** STATED TASK **
Repeat exactly and only the lines from the line containing "rims = [edge" through the line containing "bpy.context.scene.collection.objects.link(empty)", both included.

(Dataset excerpt)
======

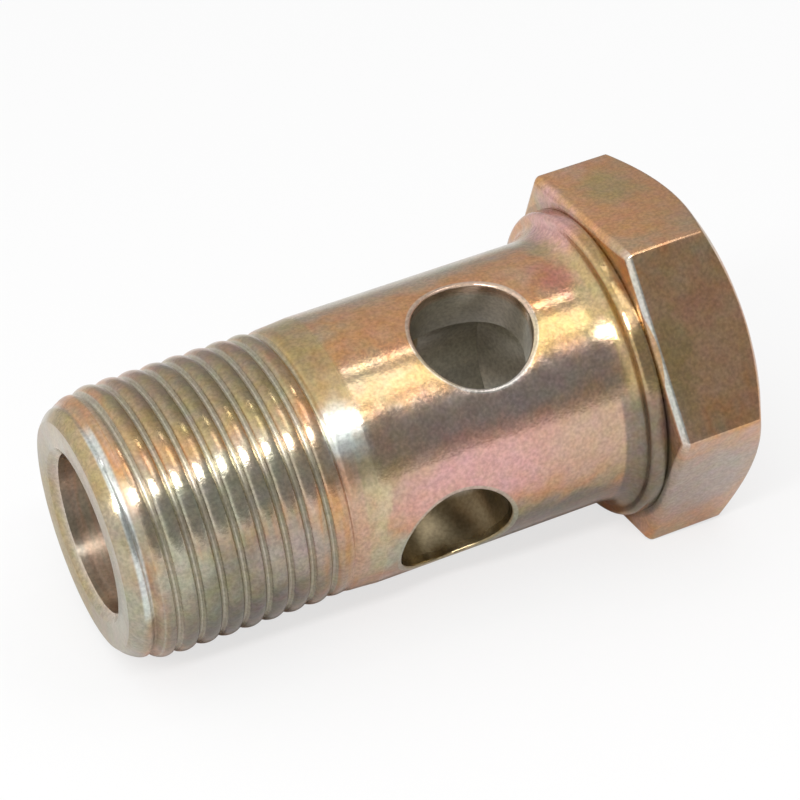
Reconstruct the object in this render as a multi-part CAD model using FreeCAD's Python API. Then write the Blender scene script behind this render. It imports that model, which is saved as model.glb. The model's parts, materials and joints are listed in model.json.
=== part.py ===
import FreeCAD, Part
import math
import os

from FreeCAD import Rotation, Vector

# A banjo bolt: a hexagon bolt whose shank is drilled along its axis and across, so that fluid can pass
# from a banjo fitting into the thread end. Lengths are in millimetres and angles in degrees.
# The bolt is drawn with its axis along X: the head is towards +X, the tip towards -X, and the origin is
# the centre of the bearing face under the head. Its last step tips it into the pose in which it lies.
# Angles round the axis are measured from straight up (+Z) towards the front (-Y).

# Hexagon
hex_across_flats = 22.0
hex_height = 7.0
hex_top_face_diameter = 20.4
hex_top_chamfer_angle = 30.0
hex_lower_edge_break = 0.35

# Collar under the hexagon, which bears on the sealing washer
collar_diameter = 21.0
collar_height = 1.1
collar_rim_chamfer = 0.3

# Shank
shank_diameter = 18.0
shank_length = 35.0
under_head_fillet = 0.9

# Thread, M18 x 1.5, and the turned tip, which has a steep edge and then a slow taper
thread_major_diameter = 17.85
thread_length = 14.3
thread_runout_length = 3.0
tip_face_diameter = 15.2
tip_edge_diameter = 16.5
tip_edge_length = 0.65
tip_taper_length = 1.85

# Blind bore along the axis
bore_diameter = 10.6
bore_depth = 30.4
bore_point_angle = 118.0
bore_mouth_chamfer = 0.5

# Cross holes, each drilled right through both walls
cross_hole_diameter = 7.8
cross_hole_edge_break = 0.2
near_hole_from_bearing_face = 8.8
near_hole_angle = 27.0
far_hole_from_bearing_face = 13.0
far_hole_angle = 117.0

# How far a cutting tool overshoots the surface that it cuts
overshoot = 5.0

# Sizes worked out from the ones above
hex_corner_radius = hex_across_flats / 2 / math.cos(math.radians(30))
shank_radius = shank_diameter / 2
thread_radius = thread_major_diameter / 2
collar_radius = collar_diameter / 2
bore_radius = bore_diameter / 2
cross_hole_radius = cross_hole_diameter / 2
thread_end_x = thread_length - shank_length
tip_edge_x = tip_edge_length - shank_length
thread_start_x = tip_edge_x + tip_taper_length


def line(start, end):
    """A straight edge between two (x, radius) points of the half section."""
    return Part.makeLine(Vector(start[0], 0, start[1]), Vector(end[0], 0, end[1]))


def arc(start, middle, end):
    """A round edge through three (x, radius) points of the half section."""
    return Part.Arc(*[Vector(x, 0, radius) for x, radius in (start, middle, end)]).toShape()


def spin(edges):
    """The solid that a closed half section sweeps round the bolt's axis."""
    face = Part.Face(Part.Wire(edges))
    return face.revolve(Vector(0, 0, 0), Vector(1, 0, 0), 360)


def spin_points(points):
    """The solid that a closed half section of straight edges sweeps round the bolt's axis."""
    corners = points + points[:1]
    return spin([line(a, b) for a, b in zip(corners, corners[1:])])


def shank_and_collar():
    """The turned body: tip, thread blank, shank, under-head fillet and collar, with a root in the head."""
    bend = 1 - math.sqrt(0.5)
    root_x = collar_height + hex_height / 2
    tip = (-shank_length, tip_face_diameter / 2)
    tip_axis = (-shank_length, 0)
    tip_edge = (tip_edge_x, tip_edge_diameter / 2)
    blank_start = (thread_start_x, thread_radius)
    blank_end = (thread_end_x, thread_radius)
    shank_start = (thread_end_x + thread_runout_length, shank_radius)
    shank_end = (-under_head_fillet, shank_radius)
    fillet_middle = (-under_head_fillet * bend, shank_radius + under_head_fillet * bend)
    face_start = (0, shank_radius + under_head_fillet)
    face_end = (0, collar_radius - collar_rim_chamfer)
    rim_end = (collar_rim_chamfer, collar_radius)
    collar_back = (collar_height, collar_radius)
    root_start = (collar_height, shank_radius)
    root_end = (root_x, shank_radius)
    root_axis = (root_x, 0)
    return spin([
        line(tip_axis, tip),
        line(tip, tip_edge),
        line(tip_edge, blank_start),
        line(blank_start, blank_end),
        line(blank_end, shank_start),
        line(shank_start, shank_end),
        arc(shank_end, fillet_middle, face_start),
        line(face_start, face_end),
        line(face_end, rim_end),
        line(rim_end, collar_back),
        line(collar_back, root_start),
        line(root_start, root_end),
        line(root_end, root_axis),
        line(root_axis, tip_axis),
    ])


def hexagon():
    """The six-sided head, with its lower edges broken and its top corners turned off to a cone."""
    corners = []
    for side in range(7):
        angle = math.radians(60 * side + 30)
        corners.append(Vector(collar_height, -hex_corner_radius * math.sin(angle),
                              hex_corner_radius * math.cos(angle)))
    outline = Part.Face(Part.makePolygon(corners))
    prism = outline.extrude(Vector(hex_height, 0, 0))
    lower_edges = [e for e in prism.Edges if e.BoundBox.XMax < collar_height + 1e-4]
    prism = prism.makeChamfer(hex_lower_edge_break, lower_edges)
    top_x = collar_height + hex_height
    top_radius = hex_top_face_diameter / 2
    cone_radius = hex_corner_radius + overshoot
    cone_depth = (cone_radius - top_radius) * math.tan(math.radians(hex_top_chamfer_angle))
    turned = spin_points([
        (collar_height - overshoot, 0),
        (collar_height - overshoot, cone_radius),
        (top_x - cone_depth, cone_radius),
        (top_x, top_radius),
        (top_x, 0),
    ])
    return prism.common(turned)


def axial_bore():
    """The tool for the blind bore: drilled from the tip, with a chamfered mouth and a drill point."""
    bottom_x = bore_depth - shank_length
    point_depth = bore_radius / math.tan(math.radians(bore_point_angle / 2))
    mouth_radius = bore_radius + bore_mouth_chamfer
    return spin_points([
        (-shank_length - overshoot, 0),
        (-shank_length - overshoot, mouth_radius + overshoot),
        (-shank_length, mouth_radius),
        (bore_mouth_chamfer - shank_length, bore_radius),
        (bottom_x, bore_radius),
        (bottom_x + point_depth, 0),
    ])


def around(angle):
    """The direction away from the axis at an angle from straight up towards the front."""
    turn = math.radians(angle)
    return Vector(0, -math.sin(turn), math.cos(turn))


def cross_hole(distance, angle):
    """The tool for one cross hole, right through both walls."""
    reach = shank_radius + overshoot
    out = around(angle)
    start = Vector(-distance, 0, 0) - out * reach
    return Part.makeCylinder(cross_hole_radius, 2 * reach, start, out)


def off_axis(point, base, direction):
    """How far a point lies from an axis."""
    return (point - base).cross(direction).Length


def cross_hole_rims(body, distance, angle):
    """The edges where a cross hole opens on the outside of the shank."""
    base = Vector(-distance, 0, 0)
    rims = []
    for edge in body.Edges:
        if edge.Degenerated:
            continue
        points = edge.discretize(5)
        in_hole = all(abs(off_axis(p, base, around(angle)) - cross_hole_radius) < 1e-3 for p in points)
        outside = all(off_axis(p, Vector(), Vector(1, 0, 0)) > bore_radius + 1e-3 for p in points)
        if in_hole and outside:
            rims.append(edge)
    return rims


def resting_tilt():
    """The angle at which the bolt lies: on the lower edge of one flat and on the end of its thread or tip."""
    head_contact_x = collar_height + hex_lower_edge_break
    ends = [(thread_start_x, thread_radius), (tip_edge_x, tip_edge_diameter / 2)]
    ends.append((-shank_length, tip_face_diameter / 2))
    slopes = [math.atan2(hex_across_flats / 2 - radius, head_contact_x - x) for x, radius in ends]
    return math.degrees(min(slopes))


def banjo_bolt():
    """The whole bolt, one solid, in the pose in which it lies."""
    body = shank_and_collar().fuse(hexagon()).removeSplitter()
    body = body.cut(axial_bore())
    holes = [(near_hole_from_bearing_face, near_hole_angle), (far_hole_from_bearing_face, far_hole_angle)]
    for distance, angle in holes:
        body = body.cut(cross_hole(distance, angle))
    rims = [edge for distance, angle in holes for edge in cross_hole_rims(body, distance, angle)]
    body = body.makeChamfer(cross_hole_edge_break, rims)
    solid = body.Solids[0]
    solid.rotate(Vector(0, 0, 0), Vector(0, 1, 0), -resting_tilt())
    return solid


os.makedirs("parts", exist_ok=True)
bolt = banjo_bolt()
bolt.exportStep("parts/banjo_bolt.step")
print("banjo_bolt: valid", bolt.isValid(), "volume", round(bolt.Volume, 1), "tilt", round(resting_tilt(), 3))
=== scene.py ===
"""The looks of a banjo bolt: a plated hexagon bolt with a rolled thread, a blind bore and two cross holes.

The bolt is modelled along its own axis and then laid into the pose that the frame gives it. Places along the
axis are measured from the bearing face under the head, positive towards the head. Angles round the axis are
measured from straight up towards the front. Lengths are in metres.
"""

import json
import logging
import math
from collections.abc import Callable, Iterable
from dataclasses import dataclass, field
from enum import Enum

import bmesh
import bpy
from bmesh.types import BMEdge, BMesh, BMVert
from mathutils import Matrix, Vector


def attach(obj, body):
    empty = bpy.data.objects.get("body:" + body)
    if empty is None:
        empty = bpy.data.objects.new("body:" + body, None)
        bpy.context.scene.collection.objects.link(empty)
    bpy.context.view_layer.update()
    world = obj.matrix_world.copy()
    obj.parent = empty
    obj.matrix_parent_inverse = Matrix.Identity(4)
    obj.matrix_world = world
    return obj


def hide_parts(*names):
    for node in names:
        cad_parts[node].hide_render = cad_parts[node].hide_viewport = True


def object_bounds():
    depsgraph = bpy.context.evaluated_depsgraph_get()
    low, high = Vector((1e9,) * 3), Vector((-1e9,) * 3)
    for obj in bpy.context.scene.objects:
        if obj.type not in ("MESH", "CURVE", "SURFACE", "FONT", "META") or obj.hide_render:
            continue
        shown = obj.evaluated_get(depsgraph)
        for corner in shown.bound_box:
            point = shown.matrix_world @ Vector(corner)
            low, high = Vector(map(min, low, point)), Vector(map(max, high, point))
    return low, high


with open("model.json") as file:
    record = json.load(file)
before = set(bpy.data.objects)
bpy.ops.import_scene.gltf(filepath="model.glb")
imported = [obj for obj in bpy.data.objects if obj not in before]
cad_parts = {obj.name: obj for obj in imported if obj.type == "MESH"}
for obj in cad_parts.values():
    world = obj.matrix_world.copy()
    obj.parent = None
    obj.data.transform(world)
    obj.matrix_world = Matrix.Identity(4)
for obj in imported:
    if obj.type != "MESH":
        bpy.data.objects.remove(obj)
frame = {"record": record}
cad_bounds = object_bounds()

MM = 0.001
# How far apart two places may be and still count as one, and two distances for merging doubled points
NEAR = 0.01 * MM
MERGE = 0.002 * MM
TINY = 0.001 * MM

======

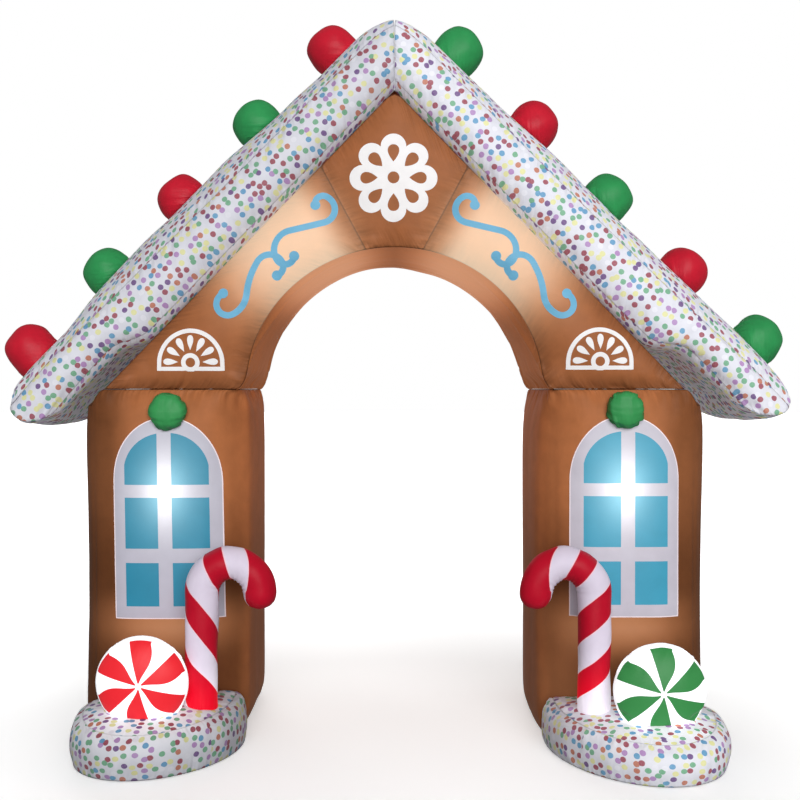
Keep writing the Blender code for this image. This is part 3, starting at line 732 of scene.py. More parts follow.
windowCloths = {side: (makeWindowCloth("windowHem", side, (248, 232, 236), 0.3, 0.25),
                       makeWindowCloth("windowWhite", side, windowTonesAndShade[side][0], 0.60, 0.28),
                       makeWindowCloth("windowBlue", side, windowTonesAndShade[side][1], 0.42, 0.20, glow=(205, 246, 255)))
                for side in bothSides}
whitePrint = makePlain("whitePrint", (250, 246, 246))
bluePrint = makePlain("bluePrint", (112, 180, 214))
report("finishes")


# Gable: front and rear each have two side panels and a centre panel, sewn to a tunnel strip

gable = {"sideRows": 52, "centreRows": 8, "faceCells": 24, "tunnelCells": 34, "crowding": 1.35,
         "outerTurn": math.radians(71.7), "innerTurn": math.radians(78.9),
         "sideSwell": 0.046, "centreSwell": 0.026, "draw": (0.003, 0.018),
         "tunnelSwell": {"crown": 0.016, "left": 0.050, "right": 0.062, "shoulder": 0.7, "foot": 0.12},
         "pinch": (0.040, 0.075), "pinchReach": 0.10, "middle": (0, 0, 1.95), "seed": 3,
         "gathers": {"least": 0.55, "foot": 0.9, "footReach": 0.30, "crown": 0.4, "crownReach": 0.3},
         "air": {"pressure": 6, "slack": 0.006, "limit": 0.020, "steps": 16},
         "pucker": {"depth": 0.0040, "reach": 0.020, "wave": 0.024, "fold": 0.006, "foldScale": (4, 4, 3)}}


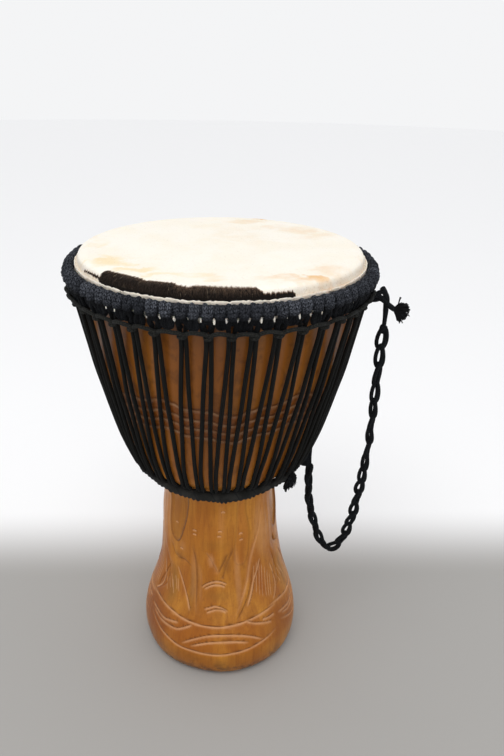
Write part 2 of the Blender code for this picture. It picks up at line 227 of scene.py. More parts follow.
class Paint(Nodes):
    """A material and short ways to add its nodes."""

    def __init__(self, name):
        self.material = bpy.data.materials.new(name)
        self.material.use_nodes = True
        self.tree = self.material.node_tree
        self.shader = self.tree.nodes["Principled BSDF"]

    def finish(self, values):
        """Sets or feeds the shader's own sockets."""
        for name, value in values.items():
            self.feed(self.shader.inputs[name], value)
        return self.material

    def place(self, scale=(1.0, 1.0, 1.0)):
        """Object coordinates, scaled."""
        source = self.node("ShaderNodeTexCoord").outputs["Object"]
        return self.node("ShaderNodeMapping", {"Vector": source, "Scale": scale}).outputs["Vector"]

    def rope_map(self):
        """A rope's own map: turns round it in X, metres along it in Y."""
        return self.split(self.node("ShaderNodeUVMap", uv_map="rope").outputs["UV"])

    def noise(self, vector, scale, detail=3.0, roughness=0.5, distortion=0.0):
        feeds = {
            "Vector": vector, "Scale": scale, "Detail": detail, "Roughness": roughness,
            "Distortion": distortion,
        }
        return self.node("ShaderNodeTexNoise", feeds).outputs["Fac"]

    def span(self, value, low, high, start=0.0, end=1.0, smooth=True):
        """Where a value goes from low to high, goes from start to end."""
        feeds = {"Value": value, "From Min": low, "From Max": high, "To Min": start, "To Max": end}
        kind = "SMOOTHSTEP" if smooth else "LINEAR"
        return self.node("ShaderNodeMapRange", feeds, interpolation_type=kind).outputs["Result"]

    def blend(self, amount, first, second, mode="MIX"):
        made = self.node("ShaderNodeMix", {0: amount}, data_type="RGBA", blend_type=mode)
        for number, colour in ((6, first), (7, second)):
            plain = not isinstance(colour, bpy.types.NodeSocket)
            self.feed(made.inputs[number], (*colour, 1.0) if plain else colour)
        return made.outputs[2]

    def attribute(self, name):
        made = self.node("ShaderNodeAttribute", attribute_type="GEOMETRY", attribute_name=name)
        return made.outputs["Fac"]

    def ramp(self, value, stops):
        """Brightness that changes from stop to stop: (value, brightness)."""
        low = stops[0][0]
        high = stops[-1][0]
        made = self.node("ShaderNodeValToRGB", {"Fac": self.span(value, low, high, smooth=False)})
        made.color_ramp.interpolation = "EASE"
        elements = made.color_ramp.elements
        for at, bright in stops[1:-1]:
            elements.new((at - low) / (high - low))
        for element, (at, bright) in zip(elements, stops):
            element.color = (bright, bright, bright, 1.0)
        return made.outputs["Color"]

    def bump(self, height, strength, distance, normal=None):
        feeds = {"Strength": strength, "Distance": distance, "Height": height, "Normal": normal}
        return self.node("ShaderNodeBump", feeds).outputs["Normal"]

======

** SOLUTION **
    rims = [edge for distance, angle in holes for edge in cross_hole_rims(body, distance, angle)]
    body = body.makeChamfer(cross_hole_edge_break, rims)
    solid = body.Solids[0]
    solid.rotate(Vector(0, 0, 0), Vector(0, 1, 0), -resting_tilt())
    return solid


os.makedirs("parts", exist_ok=True)
bolt = banjo_bolt()
bolt.exportStep("parts/banjo_bolt.step")
print("banjo_bolt: valid", bolt.isValid(), "volume", round(bolt.Volume, 1), "tilt", round(resting_tilt(), 3))
=== scene.py ===
"""The looks of a banjo bolt: a plated hexagon bolt with a rolled thread, a blind bore and two cross holes.

The bolt is modelled along its own axis and then laid into the pose that the frame gives it. Places along the
axis are measured from the bearing face under the head, positive towards the head. Angles round the axis are
measured from straight up towards the front. Lengths are in metres.
"""

import json
import logging
import math
from collections.abc import Callable, Iterable
from dataclasses import dataclass, field
from enum import Enum

import bmesh
import bpy
from bmesh.types import BMEdge, BMesh, BMVert
from mathutils import Matrix, Vector


def attach(obj, body):
    empty = bpy.data.objects.get("body:" + body)
    if empty is None:
        empty = bpy.data.objects.new("body:" + body, None)
        bpy.context.scene.collection.objects.link(empty)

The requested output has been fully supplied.